2. Christ’s resurrection is an high and sovereign consolation against death. Death, we know, is the 517grand enemy of mankind, the merciless tyrant over nature, and the king of terrors. But, blessed be God, Christ has given a mortal blow to his power, and broke his sceptre. And if we, by a thorough conquest of our sins, and rising from them, can be but able to say, O sin, where is thy power? we may very rationally and warrantably say thereupon, O death, where is thy sting? So that when we come to resign back these frail bodies, these vessels of mortality, to the dust, from whence they were taken, we may yet say of our souls as Christ did of the damsel whom he raised up, that she was not dead, but only slept; for, in like manner, we shall as certainly rise out of the grave, and triumph over the dishonours of its rottenness and putrefaction, as we rise in the morning out of our beds, with bodies refreshed, and advanced into higher and nobler perfections. For the head being once risen, we may be sure the members cannot stay long behind.

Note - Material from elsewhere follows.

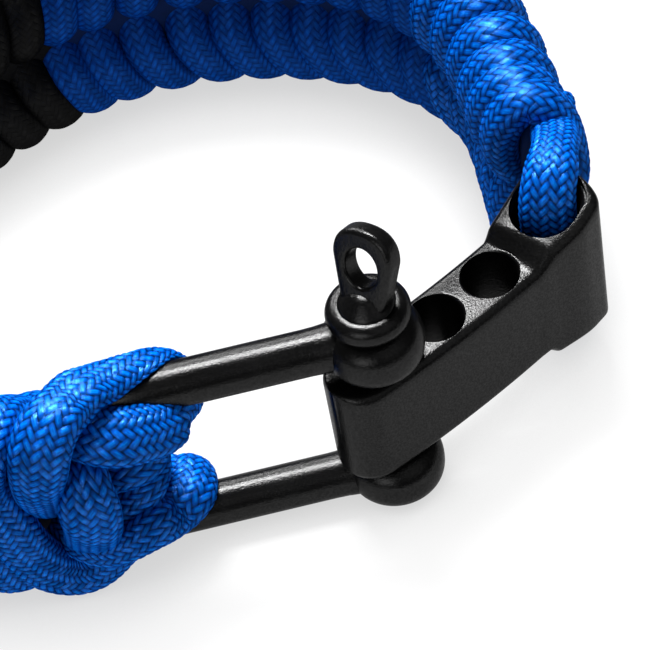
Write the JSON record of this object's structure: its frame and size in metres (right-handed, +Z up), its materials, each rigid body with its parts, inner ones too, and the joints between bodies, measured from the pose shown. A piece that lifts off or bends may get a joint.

And Christ is already risen and gone before, to prepare mansions for all those who belong to him under that high relation, that where he is, they (to their eternal comfort) may be also, rejoicing and singing praises and hallelujahs to him who sitteth upon the throne, and to the Lamb for ever and ever.
To whom be rendered and ascribed, as is most due, all praise, might, majesty, and dominion, to eternal ages. Amen.